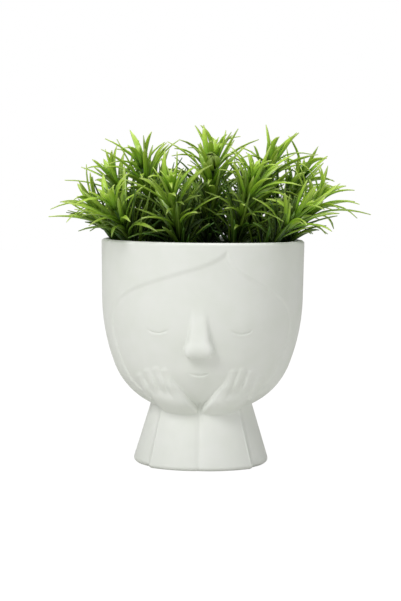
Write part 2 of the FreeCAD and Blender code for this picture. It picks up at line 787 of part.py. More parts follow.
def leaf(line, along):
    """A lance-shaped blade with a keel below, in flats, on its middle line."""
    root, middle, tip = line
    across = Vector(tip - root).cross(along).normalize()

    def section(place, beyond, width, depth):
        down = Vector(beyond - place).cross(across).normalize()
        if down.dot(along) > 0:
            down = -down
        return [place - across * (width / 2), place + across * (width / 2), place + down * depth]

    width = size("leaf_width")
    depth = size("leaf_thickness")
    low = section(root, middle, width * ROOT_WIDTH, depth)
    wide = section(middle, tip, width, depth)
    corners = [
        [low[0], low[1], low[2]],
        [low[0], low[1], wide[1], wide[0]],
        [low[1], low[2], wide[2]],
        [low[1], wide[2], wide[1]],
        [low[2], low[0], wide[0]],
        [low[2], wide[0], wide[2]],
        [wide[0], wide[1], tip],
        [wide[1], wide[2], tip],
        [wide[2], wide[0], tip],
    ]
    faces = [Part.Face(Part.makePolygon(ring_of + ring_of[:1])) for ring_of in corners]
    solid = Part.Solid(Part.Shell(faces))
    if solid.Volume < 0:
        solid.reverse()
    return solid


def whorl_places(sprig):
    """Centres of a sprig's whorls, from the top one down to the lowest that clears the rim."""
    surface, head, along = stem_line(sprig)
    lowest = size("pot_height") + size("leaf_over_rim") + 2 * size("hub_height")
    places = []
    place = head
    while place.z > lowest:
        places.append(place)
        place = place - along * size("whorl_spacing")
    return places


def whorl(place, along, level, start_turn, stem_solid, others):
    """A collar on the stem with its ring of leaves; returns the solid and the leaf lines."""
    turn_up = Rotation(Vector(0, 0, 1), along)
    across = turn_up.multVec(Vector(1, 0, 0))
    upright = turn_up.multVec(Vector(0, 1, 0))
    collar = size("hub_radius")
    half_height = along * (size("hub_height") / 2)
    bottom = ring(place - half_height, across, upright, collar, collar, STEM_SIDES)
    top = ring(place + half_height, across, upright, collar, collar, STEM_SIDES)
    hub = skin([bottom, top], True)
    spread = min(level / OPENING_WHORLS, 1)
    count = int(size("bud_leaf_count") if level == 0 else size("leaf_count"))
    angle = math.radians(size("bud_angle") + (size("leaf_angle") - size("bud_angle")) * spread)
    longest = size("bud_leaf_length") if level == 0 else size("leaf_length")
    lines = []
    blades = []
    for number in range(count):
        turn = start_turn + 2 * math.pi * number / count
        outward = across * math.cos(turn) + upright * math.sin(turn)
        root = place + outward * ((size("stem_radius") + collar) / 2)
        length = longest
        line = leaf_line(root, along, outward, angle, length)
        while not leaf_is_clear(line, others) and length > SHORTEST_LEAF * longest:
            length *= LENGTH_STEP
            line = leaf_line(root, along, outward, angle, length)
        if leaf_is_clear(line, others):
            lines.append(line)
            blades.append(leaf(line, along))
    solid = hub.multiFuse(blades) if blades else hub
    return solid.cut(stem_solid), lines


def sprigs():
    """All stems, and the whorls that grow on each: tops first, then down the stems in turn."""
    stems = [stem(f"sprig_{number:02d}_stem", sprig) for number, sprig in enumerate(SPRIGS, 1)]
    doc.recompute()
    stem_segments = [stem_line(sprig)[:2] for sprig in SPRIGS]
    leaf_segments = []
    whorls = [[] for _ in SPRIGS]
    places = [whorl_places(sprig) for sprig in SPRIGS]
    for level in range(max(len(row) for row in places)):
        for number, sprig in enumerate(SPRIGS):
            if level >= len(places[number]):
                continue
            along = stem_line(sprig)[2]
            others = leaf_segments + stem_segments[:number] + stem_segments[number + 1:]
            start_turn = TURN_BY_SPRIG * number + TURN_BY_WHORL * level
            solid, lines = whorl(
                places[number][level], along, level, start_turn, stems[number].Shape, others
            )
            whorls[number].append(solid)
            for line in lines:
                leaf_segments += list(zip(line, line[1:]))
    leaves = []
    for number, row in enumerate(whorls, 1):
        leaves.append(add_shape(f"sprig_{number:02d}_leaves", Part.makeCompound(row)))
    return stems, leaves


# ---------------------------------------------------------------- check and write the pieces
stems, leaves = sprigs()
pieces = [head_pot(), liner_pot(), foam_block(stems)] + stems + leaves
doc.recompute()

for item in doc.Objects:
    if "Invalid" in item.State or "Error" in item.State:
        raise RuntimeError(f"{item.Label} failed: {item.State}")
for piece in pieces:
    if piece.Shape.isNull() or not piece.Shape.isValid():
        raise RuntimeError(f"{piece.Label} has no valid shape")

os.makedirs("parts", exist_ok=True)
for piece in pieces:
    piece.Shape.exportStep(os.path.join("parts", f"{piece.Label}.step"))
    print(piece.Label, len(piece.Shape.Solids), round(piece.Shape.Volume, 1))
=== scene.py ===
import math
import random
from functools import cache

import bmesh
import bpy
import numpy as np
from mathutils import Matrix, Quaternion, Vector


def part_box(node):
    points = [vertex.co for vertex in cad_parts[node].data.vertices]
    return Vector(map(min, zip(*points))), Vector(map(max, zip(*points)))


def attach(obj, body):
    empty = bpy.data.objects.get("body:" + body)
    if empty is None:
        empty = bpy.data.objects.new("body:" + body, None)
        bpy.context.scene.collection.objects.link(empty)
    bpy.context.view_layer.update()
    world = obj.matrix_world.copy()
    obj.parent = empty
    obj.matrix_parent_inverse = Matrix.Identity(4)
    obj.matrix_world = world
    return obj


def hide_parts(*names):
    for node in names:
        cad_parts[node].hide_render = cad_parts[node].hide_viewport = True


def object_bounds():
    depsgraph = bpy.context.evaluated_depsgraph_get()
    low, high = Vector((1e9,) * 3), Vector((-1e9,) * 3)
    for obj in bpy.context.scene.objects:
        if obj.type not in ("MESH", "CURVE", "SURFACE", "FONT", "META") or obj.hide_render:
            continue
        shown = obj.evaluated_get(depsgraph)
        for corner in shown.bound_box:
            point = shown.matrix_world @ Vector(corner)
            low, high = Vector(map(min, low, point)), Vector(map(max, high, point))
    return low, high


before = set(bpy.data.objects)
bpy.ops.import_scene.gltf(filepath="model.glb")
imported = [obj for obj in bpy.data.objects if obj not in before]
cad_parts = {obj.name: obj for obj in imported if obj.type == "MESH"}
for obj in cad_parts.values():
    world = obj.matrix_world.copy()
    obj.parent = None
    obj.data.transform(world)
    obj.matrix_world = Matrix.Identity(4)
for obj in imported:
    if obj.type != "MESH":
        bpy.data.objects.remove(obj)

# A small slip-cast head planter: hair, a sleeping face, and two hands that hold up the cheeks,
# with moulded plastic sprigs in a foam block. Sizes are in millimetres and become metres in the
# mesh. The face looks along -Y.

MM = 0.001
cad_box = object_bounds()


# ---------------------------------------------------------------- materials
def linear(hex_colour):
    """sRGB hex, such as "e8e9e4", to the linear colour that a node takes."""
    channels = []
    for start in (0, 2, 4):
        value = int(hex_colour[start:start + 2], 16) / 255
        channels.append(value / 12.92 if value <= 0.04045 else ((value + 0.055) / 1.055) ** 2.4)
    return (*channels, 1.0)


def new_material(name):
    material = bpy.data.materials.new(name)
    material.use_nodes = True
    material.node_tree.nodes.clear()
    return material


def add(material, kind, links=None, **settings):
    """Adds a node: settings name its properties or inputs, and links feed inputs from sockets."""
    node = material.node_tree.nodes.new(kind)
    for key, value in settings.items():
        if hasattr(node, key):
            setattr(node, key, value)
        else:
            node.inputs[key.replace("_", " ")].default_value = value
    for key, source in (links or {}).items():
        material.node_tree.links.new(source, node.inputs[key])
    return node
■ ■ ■
▶ _Aim_
Give again, word for word, only the lines running from the line with "write the pieces" through the line with "point = shown.matrix_world"; include both of those lines.

▶ _Exercise solution_
# ---------------------------------------------------------------- check and write the pieces
stems, leaves = sprigs()
pieces = [head_pot(), liner_pot(), foam_block(stems)] + stems + leaves
doc.recompute()

for item in doc.Objects:
    if "Invalid" in item.State or "Error" in item.State:
        raise RuntimeError(f"{item.Label} failed: {item.State}")
for piece in pieces:
    if piece.Shape.isNull() or not piece.Shape.isValid():
        raise RuntimeError(f"{piece.Label} has no valid shape")

os.makedirs("parts", exist_ok=True)
for piece in pieces:
    piece.Shape.exportStep(os.path.join("parts", f"{piece.Label}.step"))
    print(piece.Label, len(piece.Shape.Solids), round(piece.Shape.Volume, 1))
=== scene.py ===
import math
import random
from functools import cache

import bmesh
import bpy
import numpy as np
from mathutils import Matrix, Quaternion, Vector


def part_box(node):
    points = [vertex.co for vertex in cad_parts[node].data.vertices]
    return Vector(map(min, zip(*points))), Vector(map(max, zip(*points)))


def attach(obj, body):
    empty = bpy.data.objects.get("body:" + body)
    if empty is None:
        empty = bpy.data.objects.new("body:" + body, None)
        bpy.context.scene.collection.objects.link(empty)
    bpy.context.view_layer.update()
    world = obj.matrix_world.copy()
    obj.parent = empty
    obj.matrix_parent_inverse = Matrix.Identity(4)
    obj.matrix_world = world
    return obj


def hide_parts(*names):
    for node in names:
        cad_parts[node].hide_render = cad_parts[node].hide_viewport = True


def object_bounds():
    depsgraph = bpy.context.evaluated_depsgraph_get()
    low, high = Vector((1e9,) * 3), Vector((-1e9,) * 3)
    for obj in bpy.context.scene.objects:
        if obj.type not in ("MESH", "CURVE", "SURFACE", "FONT", "META") or obj.hide_render:
            continue
        shown = obj.evaluated_get(depsgraph)
        for corner in shown.bound_box:
            point = shown.matrix_world @ Vector(corner)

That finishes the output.